- [Task to complete] Only the lines from the first one through the line with "HEM_THICKNESS = 0.0028" should be printed, exactly as they appear.

- [Information shown]
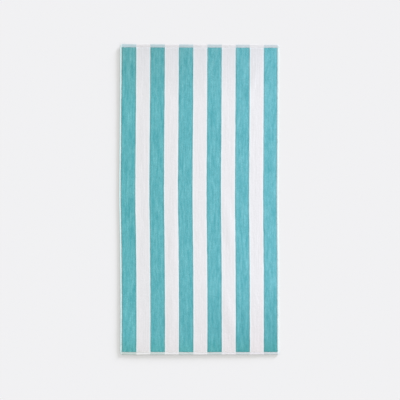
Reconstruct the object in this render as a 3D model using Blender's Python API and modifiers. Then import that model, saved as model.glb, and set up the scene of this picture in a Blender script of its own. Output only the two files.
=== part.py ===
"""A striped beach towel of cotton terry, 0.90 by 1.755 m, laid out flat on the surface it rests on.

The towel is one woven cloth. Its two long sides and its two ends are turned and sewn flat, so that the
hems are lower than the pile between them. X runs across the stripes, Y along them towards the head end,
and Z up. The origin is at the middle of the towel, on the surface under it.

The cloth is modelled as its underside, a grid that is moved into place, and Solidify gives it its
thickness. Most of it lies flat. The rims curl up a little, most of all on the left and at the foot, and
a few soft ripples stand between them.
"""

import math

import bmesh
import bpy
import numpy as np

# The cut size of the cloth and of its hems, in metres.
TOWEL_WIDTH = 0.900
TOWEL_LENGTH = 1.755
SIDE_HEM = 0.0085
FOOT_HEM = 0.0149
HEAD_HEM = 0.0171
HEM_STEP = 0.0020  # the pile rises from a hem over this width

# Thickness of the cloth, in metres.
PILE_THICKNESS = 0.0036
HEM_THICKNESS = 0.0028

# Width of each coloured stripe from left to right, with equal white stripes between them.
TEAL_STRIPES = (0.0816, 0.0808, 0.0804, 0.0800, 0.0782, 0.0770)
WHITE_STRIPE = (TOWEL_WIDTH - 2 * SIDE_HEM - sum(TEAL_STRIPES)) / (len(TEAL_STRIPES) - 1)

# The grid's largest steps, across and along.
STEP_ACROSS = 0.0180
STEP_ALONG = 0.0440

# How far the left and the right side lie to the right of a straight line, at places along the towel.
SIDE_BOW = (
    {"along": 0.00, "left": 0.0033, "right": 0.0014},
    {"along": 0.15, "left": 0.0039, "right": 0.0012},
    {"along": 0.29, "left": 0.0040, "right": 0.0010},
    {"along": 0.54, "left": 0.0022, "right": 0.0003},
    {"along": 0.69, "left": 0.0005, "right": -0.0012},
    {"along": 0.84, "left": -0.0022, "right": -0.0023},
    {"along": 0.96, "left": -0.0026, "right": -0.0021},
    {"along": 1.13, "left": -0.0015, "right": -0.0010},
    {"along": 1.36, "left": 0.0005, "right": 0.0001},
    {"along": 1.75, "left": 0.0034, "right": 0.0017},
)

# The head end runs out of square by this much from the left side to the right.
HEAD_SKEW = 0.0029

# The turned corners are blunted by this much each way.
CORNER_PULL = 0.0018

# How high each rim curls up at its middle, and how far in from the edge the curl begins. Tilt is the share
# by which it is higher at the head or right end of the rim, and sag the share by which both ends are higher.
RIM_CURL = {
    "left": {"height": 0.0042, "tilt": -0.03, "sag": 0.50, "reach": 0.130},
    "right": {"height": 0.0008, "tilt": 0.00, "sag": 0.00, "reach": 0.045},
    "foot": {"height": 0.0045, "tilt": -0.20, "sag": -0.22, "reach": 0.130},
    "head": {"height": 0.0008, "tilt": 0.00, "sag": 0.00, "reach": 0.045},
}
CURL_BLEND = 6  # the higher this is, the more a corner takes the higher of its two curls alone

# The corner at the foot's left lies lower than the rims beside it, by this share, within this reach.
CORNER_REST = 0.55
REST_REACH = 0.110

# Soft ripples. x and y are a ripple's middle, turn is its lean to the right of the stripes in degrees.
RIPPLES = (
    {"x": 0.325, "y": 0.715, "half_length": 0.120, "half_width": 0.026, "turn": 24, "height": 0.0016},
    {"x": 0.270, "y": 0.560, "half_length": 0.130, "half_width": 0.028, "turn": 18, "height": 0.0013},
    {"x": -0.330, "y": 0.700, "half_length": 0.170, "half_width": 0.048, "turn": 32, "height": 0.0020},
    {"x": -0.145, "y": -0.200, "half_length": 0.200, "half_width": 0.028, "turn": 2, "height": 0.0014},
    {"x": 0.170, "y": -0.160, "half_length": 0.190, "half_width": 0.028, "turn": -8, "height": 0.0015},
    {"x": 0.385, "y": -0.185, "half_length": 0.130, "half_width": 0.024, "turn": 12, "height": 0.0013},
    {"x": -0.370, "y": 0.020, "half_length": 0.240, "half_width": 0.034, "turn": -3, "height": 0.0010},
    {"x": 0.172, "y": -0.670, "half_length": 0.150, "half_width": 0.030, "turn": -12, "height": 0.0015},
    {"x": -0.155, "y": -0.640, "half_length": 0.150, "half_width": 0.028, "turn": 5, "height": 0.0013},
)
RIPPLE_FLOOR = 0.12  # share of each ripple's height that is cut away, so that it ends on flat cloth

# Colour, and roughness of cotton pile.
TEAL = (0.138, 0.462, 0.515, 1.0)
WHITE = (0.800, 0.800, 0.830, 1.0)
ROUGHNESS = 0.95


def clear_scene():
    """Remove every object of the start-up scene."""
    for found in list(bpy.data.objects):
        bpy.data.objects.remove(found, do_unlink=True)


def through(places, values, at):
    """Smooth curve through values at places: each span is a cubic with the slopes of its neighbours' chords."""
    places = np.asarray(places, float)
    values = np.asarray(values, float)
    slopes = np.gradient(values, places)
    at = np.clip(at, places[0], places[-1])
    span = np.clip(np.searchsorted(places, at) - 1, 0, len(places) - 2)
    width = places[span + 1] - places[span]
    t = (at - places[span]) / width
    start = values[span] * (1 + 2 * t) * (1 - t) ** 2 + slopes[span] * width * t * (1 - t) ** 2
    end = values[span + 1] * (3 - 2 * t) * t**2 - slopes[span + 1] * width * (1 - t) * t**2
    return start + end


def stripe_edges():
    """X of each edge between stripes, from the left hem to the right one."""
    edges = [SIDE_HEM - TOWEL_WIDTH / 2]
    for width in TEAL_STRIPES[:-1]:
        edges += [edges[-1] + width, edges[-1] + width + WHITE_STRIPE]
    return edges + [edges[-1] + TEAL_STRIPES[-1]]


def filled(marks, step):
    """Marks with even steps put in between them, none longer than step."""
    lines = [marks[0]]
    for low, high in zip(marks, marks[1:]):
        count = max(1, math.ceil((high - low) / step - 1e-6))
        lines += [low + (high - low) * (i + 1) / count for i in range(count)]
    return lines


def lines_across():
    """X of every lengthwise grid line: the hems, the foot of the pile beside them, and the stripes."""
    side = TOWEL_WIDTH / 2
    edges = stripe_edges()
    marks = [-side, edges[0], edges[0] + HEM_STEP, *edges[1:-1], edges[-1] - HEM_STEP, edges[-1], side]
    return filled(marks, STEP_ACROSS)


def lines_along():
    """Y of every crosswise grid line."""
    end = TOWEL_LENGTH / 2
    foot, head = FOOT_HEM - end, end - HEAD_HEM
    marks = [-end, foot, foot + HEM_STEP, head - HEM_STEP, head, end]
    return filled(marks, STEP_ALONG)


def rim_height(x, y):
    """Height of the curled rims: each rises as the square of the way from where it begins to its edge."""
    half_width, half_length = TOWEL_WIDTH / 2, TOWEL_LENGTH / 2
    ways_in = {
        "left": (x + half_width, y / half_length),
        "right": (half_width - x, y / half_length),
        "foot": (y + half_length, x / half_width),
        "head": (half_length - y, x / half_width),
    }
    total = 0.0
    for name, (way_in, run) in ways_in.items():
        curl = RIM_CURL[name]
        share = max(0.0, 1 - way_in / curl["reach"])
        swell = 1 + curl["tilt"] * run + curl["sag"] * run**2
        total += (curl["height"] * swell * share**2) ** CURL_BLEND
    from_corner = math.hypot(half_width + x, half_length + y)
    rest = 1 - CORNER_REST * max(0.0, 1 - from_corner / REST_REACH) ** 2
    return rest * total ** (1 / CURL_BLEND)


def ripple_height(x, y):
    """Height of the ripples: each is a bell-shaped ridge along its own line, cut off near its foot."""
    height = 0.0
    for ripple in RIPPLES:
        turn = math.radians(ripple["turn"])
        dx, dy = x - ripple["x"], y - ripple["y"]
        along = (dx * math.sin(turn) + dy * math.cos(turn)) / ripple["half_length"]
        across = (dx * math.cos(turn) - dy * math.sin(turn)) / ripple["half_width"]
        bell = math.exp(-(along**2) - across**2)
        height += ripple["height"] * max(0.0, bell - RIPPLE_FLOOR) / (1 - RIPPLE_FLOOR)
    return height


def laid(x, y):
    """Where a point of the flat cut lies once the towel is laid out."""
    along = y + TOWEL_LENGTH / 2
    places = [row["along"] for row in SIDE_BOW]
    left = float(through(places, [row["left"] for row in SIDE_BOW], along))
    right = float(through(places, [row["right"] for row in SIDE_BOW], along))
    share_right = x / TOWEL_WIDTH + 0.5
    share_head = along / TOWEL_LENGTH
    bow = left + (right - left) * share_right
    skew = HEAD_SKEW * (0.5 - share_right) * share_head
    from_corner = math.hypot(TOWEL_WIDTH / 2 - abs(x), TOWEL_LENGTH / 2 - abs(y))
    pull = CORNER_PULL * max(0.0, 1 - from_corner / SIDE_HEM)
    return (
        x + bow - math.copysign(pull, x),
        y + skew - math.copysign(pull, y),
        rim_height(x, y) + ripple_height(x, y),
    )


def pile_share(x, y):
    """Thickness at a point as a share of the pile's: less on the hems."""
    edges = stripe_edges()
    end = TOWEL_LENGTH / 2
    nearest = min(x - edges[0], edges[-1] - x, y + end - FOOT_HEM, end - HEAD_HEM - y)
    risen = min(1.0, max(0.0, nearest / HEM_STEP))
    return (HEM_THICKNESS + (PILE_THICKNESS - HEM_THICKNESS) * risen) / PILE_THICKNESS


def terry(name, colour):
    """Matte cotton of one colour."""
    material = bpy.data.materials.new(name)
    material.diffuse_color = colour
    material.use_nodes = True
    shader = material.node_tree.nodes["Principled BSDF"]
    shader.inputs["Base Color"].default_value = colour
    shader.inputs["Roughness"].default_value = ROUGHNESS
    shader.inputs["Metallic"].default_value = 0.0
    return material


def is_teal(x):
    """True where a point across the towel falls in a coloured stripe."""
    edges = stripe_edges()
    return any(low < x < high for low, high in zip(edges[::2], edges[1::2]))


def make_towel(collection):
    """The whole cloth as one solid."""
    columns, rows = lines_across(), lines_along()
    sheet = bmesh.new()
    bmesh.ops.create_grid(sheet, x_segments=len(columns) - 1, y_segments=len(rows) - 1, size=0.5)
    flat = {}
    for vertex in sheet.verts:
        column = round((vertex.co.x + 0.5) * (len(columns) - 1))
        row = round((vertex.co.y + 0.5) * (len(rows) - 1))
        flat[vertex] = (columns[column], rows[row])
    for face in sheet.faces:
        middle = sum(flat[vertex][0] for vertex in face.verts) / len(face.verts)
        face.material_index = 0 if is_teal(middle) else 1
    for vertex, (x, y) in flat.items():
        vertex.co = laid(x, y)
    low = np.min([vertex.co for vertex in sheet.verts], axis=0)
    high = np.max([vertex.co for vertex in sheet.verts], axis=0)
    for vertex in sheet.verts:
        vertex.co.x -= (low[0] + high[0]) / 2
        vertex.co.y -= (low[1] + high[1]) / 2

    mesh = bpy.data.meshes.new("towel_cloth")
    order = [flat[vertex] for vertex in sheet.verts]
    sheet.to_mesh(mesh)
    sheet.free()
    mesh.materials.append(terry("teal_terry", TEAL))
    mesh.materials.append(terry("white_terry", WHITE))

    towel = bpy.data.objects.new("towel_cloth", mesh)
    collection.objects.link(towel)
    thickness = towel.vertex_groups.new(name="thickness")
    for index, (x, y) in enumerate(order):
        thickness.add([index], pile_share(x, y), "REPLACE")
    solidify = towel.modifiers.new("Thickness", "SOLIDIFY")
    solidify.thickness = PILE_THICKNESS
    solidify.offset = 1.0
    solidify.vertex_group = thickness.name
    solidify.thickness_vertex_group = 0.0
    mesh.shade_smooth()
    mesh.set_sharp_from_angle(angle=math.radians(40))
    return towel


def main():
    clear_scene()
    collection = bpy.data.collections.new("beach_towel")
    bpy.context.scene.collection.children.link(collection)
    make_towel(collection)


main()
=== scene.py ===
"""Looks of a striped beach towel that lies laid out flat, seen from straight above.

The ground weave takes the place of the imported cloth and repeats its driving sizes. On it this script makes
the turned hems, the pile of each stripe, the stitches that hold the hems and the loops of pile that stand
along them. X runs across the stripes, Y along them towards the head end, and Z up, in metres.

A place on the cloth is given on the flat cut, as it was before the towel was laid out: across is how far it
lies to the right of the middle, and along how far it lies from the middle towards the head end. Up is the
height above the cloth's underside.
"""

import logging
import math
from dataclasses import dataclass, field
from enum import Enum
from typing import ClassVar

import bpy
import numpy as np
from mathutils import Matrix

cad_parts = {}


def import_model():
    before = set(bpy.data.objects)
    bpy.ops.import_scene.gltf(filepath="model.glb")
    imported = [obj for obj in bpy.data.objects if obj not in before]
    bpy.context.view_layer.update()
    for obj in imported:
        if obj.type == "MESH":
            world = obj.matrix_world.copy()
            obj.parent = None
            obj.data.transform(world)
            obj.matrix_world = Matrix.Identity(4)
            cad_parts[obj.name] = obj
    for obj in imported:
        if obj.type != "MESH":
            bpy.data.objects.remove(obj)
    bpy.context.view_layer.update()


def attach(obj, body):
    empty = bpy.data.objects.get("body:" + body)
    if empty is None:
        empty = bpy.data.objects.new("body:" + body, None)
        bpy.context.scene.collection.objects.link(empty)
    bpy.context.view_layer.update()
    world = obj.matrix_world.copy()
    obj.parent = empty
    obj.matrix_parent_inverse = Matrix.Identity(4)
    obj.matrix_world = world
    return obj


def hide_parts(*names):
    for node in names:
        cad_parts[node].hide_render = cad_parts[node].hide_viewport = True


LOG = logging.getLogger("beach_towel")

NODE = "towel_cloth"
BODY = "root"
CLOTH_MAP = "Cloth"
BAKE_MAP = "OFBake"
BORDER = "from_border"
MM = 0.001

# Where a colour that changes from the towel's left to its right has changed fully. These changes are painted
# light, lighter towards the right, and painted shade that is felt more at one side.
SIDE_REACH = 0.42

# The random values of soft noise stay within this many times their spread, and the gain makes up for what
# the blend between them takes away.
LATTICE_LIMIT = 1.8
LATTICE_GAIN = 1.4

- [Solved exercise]
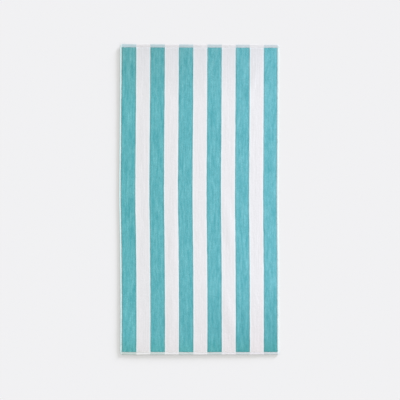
Reconstruct the object in this render as a 3D model using Blender's Python API and modifiers. Then import that model, saved as model.glb, and set up the scene of this picture in a Blender script of its own. Output only the two files.
=== part.py ===
"""A striped beach towel of cotton terry, 0.90 by 1.755 m, laid out flat on the surface it rests on.

The towel is one woven cloth. Its two long sides and its two ends are turned and sewn flat, so that the
hems are lower than the pile between them. X runs across the stripes, Y along them towards the head end,
and Z up. The origin is at the middle of the towel, on the surface under it.

The cloth is modelled as its underside, a grid that is moved into place, and Solidify gives it its
thickness. Most of it lies flat. The rims curl up a little, most of all on the left and at the foot, and
a few soft ripples stand between them.
"""

import math

import bmesh
import bpy
import numpy as np

# The cut size of the cloth and of its hems, in metres.
TOWEL_WIDTH = 0.900
TOWEL_LENGTH = 1.755
SIDE_HEM = 0.0085
FOOT_HEM = 0.0149
HEAD_HEM = 0.0171
HEM_STEP = 0.0020  # the pile rises from a hem over this width

# Thickness of the cloth, in metres.
PILE_THICKNESS = 0.0036
HEM_THICKNESS = 0.0028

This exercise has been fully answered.